Unionism is failing and we need a leader with vision who will inspire us

I live in hope a leader emerges from the enveloping chaos in the Protestant community.

By Clive Maxwell
Tuesday, 28th July 2020, 5:00 pm
Letter to the editor
Letter to the editor

Unionism has failed and continues to fail, and we need a leader, with vision, to inspire us.

We are now on life support and if there is no sign of life, those in attendance will take soundings and switch it off.

We have been weaned on unionism so long, like a clinging child we refuse to leave our birth mother: we keep returning to the teat when we should be on solid food.

I do have some sympathy with a mother who becomes frustrated with a child who just wants to cling to her skirts.

The Protestant community needs to harness its gifts, and direct them to a common objective, but they won’t do that unless they’re pushed.

Propped up by handouts from Britain we have become complacent, apathetic and lazy: and dissipated our talents. Spoilt children are hard work.

There must be times when the mother is at the end of her tether and tempted to put him up for adoption.

To provoke interest she may have to sweeten the pill and pay maintenance. A better option is fostering, with the view to adopt, where the mother and foster mother, who lives close by, share custody, as long as the birth mother foots the bill.
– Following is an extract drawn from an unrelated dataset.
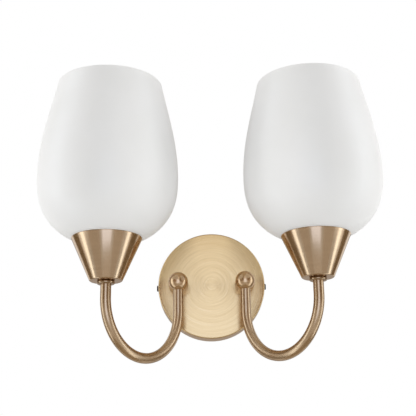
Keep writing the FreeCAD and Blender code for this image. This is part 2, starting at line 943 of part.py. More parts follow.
def make_bulb_envelope():
    """Frosted globe of the bulb, with its neck in the cap."""
    cap_end = bulb_foot + bulb_tip_height + bulb_cap_height
    centre = (0, bulb_foot + bulb_length - bulb_radius)
    wide = (bulb_radius, centre[1])
    neck = (bulb_neck_radius, cap_end + bulb_neck_rise)
    outside = bulb_cap_radius - bulb_cap_wall - thread_gap
    inside = outside - bulb_wall
    in_cap = cap_end - bulb_neck_in_cap
    top = centre[1] + bulb_radius
    stem = Part.makePolygon([
        V(bulb_neck_radius - bulb_wall, 0, neck[1]),
        V(inside, 0, cap_end),
        V(inside, 0, in_cap),
        V(outside, 0, in_cap),
        V(outside, 0, cap_end),
        V(bulb_neck_radius, 0, cap_end + bulb_neck_flare),
        V(bulb_neck_radius, 0, neck[1]),
    ])
    wire = Part.Wire(Part.sortEdges(stem.Edges + [
        globe_side(neck, wide, 0),
        globe_dome(centre, bulb_radius),
        Part.LineSegment(V(0, 0, top), V(0, 0, top - bulb_wall)).toShape(),
        globe_dome(centre, bulb_radius - bulb_wall),
        globe_side(neck, wide, bulb_wall),
    ])[0])
    return Part.Face(wire).revolve(V(0, 0, 0), V(0, 0, 1), 360)


def export(shape, name):
    """Write one node's solids to its file."""
    shape.exportStep("parts/" + name + ".step")


def export_on_cup(shape, side, name):
    """Write a node that was made about Z, moved to the cup's axis of one arm."""
    shape.translate(V(side * cup_x, cup_y, 0))
    export(shape, name)


def export_canopy_group():
    """Everything that stays on the wall."""
    export(make_canopy(), "canopy")
    export(make_wall_bracket(), "wall_bracket")
    export(make_earth_screw(), "earth_screw")
    export(make_earth_washer(), "earth_washer")
    export(make_terminal_block(), "terminal_block")
    export(make_terminal_sleeves(), "terminal_sleeves")
    export(make_clamp_screws(), "terminal_clamp_screws")
    export(make_block_screw(), "terminal_block_screw")
    export(make_cores(1), "live_cores")
    export(make_cores(-1), "neutral_cores")


def export_arm(side, prefix):
    """One arm with everything that turns with it, its bulb and its rim screw."""
    export(make_rim_screw(side), prefix + "rim_screw")
    export(make_lead_tail(side), prefix + "lead_tail")
    export(make_collar(side), prefix + "collar")
    export(make_ball(side), prefix + "ball_fitting")
    export(make_nipple(side), prefix + "nipple")
    export(make_lock_washer(side), prefix + "lock_washer")
    export(make_nipple_nut(side), prefix + "nipple_nut")
    export(make_arm_tube(side), prefix + "arm_tube")
    export(make_arm_lead(side), prefix + "arm_lead")
    on_cup = {
        "ring": make_ring,
        "cup": make_cup,
        "cup_nipple": make_cup_nipple,
        "lampholder_cap": make_holder_cap,
        "lampholder_insert": make_holder_insert,
        "lampholder_shell": make_holder_shell,
        "lampholder_sleeve": make_lamp_sleeve,
        "centre_contact": make_centre_contact,
        "lamp_cores": make_lamp_cores,
        "shade": make_shade,
        "shade_ring": make_shade_ring,
        "bulb_cap": make_bulb_cap,
        "bulb_tip": make_bulb_tip,
        "bulb_envelope": make_bulb_envelope,
    }
    for name, make in on_cup.items():
        export_on_cup(make(), side, prefix + name)


os.makedirs("parts", exist_ok=True)
export_canopy_group()
export_arm(-1, "left_")
export_arm(1, "right_")
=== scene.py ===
import json
import math

import bpy
from mathutils import Matrix, Vector


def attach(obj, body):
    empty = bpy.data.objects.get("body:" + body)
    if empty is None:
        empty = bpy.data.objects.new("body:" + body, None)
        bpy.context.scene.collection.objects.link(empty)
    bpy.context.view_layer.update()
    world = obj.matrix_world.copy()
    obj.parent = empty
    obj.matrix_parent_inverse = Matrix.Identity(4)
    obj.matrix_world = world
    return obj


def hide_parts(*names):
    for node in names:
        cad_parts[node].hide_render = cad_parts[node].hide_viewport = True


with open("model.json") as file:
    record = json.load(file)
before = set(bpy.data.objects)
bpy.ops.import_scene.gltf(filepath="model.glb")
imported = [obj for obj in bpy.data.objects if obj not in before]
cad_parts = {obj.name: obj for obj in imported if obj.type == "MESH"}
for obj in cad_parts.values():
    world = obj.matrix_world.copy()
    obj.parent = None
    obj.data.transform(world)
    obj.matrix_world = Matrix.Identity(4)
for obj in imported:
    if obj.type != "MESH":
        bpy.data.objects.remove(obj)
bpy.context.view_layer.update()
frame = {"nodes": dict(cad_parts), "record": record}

# Camera: where the photographer stood, in metres and radians, its lens and shifts in picture
# widths, and its sensor in millimetres
CAMERA_AT = (-0.008369, -0.935510, -0.194960)
CAMERA_PITCH = 0.327658
CAMERA_YAW = 0.036245
CAMERA_ROLL = -0.024439
LENS_WIDTHS = 900 / 416
SHIFT_RIGHT = -25 / 416
SHIFT_UP = -30 / 416
SENSOR_WIDTH = 36

# Arms, in metres: the ball's centre, the cup's axis, and the tube with its ends and bend
BALL_X, BALL_Y = 0.034, -0.038
CUP_X, CUP_Y = 0.098316, -0.115744
TUBE_RADIUS, TUBE_BORE = 0.005, 0.004
TUBE_TOP, BEND_LEVEL, TUBE_END = -0.0057, -0.0305, -0.0167
BEND_RADIUS = 0.05045

# The ball and the collar have one radius, and the canopy, collar and ball have holes of one size
BALL_RADIUS, NIPPLE_HOLE = 0.0099, 0.00505

# Canopy, in metres: outer size, sheet and edge, and how far its faint crown falls to the edge
CANOPY_RADIUS, CANOPY_DEPTH, CANOPY_WALL, CANOPY_EDGE = 0.055, 0.020, 0.001, 0.0016
CROWN_FALL, CROWN_POWER = 0.0013, 6

# Canopy, in metres: its flat inside, the gap to the lock washers, and where the holes are cut
FLAT_INSIDE, WASHER_GAP = 0.0435, 0.00002
RIM_HOLE_LEVEL, RIM_HOLE = -0.0065, 0.0021
ARM_CUT, RIM_CUT = (-0.03, -0.01), (-0.003, 0.003)

# Steps and sides of the meshes, the angle from which an edge stays sharp, and the radius that
# stands for zero at an axis
FACE_STEPS, EDGE_STEPS, BRUSHED_EDGE_STEPS, INNER_EDGE_STEPS = 48, 10, 5, 6
DROP_STEPS, BEND_STEPS, RISE_STEPS = 6, 120, 4
LARGE_SIDES, SMALL_SIDES, TUBE_SIDES, HOLE_SIDES = 192, 128, 64, 48
SHARP_ANGLE = math.radians(35)
NEAR_AXIS = 0.00001

# Studio: the point in metres that the lamps look at and that the cards stand round
MIDDLE = (0, -0.08, 0.04)

# Cards of both sides: name, azimuths on the right, elevations, distance, radiance and tint
SIDE_CARDS = (
    ("_strip", (74, 87), (-60, 60), 1.1, 2.3, (0.86, 0.94, 1)),
    ("_front_flag", (16, 62), (-8, 55), 1.1, 0.22, (1, 0.62, 0.22)),
    ("_low_flag", (24, 60), (-50, -8), 1.1, 0.52, (1, 0.92, 0.82)),
    ("_rear_flag", (96, 125), (-60, 60), 1.1, 0.22, (1, 0.75, 0.45)),
)

# Cards between the sides, with the same columns
MIDDLE_CARDS = (
    ("front_card", (-16, 16), (-28, 12), 1.08, 1.42, (0.90, 1.02, 1.30)),
    ("upper_front_card", (-14, 14), (12, 40), 1.08, 0.94, (1, 1, 1)),
    ("foot_flag", (-22, 22), (-56, -32), 1.1, 0.6, (1, 0.94, 0.86)),
    ("ground_flag", (-180, 180), (-88, -57), 0.88, 0.38, (1, 0.82, 0.58)),
    ("back_flag", (145, 215), (-45, 60), 1.1, 0.45, (1, 0.92, 0.85)),
    ("ceiling_flag", (-180, 180), (46, 88), 1.1, 0.5, (1, 0.86, 0.64)),
)


# Node helpers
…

Faced with the responsibility the foster mother will realise adoption could take up a disproportionate amount of her time and be a drain on her resources.

It’s nice having him for a visit, sharing the cost may test her maternal instincts to the limits. She adopted another child and when it became a nuisance and tried her patience she wanted to hand him back; she needs to be careful, one rebellious child in the house is enough. It may end with the mother and foster mother setting their own agenda until the child matures. By then they hope events will have moved so far down the line he’ll realise there’s no way back, accept the inevitable and come to terms.

They can also take comfort from the fact that some family members, living in North Down, are accommodating. This all comes with a ‘health warning’.

If the child grows up quickly he may want to negotiate his own terms. If that happened, the birth mother and foster mother might have a problem: they’ll all have growing pains.